As summer ’21 approached we realized we had to go home and visit. We’d been away too long. Despite restrictions and isolation rules and the cost of tests, we had to go home. We realized if we left it to Xmas ’21 and if the isolation rules were the same (i.e. in the UK as of July you had to isolate for 10 days on arrival from amber-list countries – 5 days pending a clear extra test) we wouldn’t be able to visit then either. Pushing our next trip to summer 2022. When, let’s be honest, some other crap will have probably happened like an environmental tipping point or alien invasion. Hence the decision.

The good news is, although it seemed like a ridiculously remote possibility for a long time, we managed to get vaccinated in Ukraine just before our UK trip. Ukraine prioritised those working in education at some point and therefore we made the grade.

Kate after a Covid jab – an unnecessarily large plaster there

As I’m writing this last section after our trip, I can confirm we did not test positive for Covid during any of our tests in England or on our return to Ukraine.

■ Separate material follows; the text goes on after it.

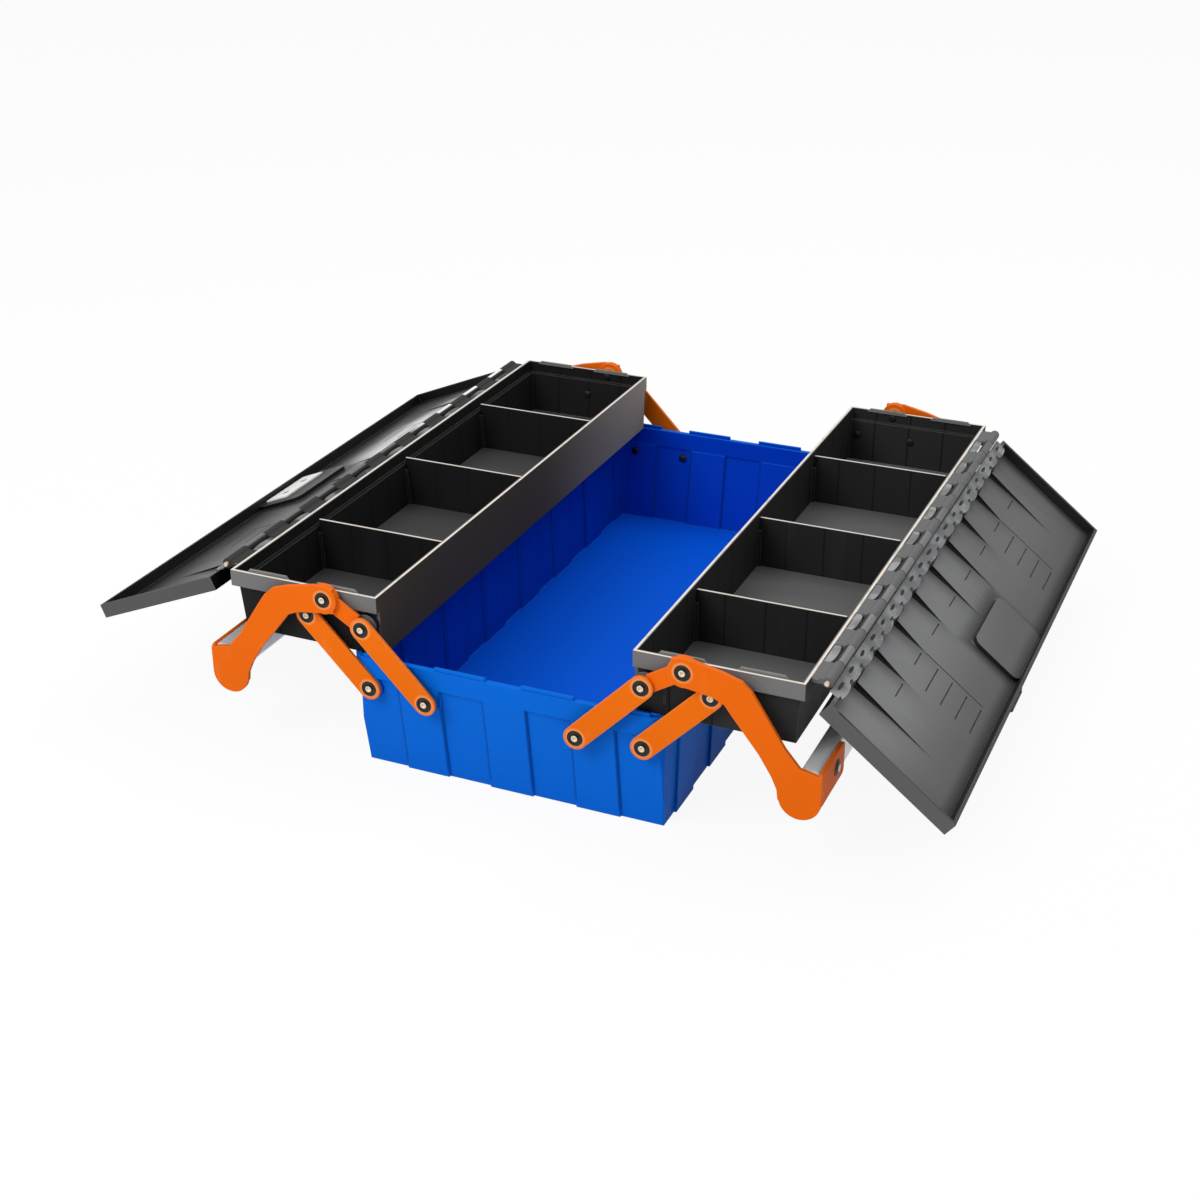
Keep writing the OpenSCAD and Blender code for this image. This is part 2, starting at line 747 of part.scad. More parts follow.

We had a great trip visiting our families and are now ‘safely’ (?) back at work. The new semester starts next week. Let’s see how long we can keep it in a real classroom…

Covid tests UK
One of many Covid tests we had over the summer

Looking back and taking stock

I’m writing this last bit on the 24th of August, 2021 in Kyiv. It’s Ukrainian independence day – a big one – 30 years since they left the Soviet Union. There’s a military parade and every now and then I can hear a jet fighter zoom by overhead, though I can’t use the word ‘zoom’ (Zoom) in the same way anymore.

The pandemic is far from over. Even as I type this, I’m seeing reports of the crisis deepening in our old haunt of SE Asia. Lockdowns continue. Cases surge. Antivaxxers spout garbage. The news turns to the new variants and we work our way through the Greek alphabet assigning them names.

But what’s the ‘take-home-message’ (which seems an interesting phrase given many people are trapped at home and won’t be taking anything there..)?Well, I could go on about the negativities. The Covid deniers. The conspiracy theories. The failings of governments around the world. And of course, the casualties. But I think everyone knows about those things already. The positivity I’d take away from all this, is people pulling together and doing their best despite the anxieties, the sleepless nights, the overwork, the boredom and the PowerPoint dreams.

And of course, for many – the danger.

Now, go and wash your hands like it’s 2020 and give everybody some space.
…And if you get the chance – have a beer on wall outside a shop in Ukraine.